The grand-prize was getting to hang with Coach Vic, in the coach's office.

"You start to realize just how much time these coaches put into these boys, from laundering their uniforms, to watching films, and preparing films for the kids, to just being there for them as friends. It's just amazing," she praises.

Then, she learned at halftime, in the Genoa Athletic Complex, all the players are fed a sweet snack in the form of mini-candy bars to keep their energy levels up for the second half.

"I've already had one dad who said he's going to try to outbid me next year, and I just said, 'Hey, good luck. Because I'm bidding again'," laughs the veteran Genoa Utilities billing manager heartily, "but pretty much everywhere I go, I get called ‘Coach’ anymore. And people are always asking me, 'What was the experience like?' And the only way I can answer is 'Amazing.' 'Wow'."

"These boys are all brothers, and that's the best word I can use to describe this group of Genoa Comet football players," dotes Leeann proudly.

She may be known as "Coach" Dufe in local gridiron circles, is perhaps better known affectionately as "Mom" by a core of Genoa players.

"That's the group of them, where it's become a tradition now, to hang out at my house with Seth on Saturday nights.

"They hang out together, they talk, they eat, they play video games, they watch UFC," she adds of her extended "family," "and sometimes on Sunday mornings, I get up and make breakfast for them, and sometimes they're all gone before I ever even wake up. But it's all okay. It's all good. Because I have a home, not a house. It's well-lived-in, as you can see, and all my boys know my door is always open to any of them."

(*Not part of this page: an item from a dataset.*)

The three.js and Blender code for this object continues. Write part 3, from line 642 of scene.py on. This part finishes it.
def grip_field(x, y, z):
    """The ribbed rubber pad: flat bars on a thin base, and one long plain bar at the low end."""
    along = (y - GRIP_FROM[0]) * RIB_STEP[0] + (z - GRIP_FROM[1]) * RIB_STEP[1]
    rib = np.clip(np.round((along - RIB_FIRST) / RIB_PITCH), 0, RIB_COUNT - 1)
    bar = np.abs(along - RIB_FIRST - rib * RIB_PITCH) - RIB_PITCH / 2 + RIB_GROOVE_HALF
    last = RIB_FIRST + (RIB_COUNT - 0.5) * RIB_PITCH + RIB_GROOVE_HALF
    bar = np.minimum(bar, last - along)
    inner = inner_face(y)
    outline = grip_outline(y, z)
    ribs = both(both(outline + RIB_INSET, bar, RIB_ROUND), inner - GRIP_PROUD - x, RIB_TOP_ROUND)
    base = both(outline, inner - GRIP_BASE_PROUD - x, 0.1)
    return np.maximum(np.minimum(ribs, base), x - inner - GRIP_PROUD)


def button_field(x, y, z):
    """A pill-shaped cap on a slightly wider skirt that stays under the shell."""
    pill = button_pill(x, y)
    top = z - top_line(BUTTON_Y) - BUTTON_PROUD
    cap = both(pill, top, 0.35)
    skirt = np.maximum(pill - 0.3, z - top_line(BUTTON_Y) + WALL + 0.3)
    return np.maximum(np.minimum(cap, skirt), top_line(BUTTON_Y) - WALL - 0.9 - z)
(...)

"Time goes so fast these days," she reflects. "We all really need to enjoy the times these kids are in high school, and still in the community, and are representing Genoa on the football field. No, they're not perfect kids, no one is. And they're going to screw up. But I feel blessed to have stood by them on the sidelines, and to have them sitting at my house every Saturday night. They're a good bunch of boys. A great bunch of brothers."